Outro efeito colateral da cirurgia em Yeats foi que ele deixou para trás suas simpatias pelo fascismo e se transformou num cético contra toda arregimentação política e todos os dogmas. Ou seja: pelo menos teoricamente, sempre há a perspectiva de que há uma segunda puberdade para salvar poetas do mau caminho.

TEMPO INTEGRAL
Li que os terremotos do Chile causaram um deslocamento do eixo terrestre que atrasou – ou acelerou? – a rotação do planeta em alguns milésimos de segundo. O que pode não ser muito para você mas é importantíssimo para quem não pode desperdiçar um milésimo sequer de vida. São as mesmas pessoas que espremem o gargalo até a última gota, passam o pão no prato até não sobrar rastro do molho, pensam em cada batida do seu coração como um bônus e aceitam tudo que lhes dão na rua, até volante de quiromante.
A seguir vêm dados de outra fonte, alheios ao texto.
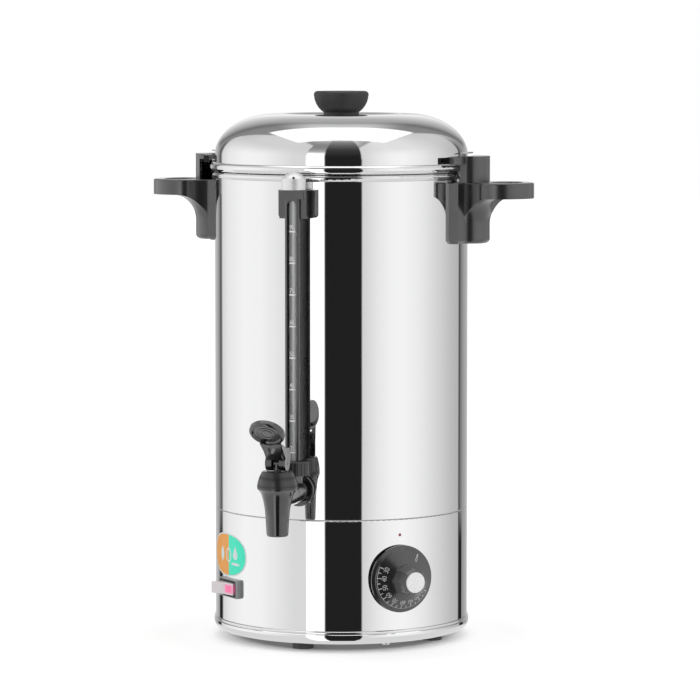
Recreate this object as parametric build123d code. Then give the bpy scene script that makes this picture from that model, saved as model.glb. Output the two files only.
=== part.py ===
from build123d import *
import math
import os

# Hot water urn: a single-walled steel tank on a heater base, with a sight
# gauge and a dispensing tap in front, a thermostat dial, a lit rocker switch,
# two plastic side handles and a domed lid that lifts off.
# Millimetres, +Z up. The origin lies on the tank's axis, on the floor.
# The tap faces -Y and the handles lie along +X and -X.

os.makedirs("parts", exist_ok=True)

# ---------------------------------------------------------------- driving sizes
TANK_R = 110.0          # outside radius of the tank and of the base
SHEET = 0.8             # steel sheet
FOOT_H = 8.2            # underside of the base plate above the floor
BASE_LOW = 18.8         # lower edge of the base shell
SEAM_Z = 114.0          # seam between base shell and tank
SEAM_GROOVE = 0.9       # open groove between their edges
SEAM_ROUND = 0.45       # rounding of the base shell's upper edge
FLOOR_Z = 120.0         # inside of the tank's floor
RIM_Z = 403.0           # centre of the rolled rim
RIM_BEAD_R = 2.9        # section radius of the rolled rim
LID_CREST = 455.5       # top of the lid's dome
LID_TOP = 453.6         # its sunk middle, where the knob stands
KNOB_TOP = 475.0        # top of the lid's knob

TAP_Z = 139.4           # height of the tap's shank
TAP_D = 166.0           # tap's upright axis, from the tank's axis
GAUGE_D = 124.0         # gauge glass, from the tank's axis
SPOUT_LOW = 107.0       # mouth of the spout
BONNET_TOP = 161.5      # top of the tap's bonnet
PIN_Z = 168.2           # lever pin, at rest
LEVER_RISE = 48.0       # slope of the lever's arm, at rest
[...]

As pessoas que não podem perder nada, ainda mais fração de segundo.
Queremos nosso tempo integral na Terra, e nem um milésimo a menos.

LEMBRA-TE
César tinha aquele cara que, volta e meia, dizia no seu ouvido: “Lembra-te que és mortal”. O Lula poderia ter um cara que, sempre que ele fosse dizer o que não devia, puxasse a sua manga. Mas como prever o que o Lula vai dizer? A solução seria não parar de puxar a manga.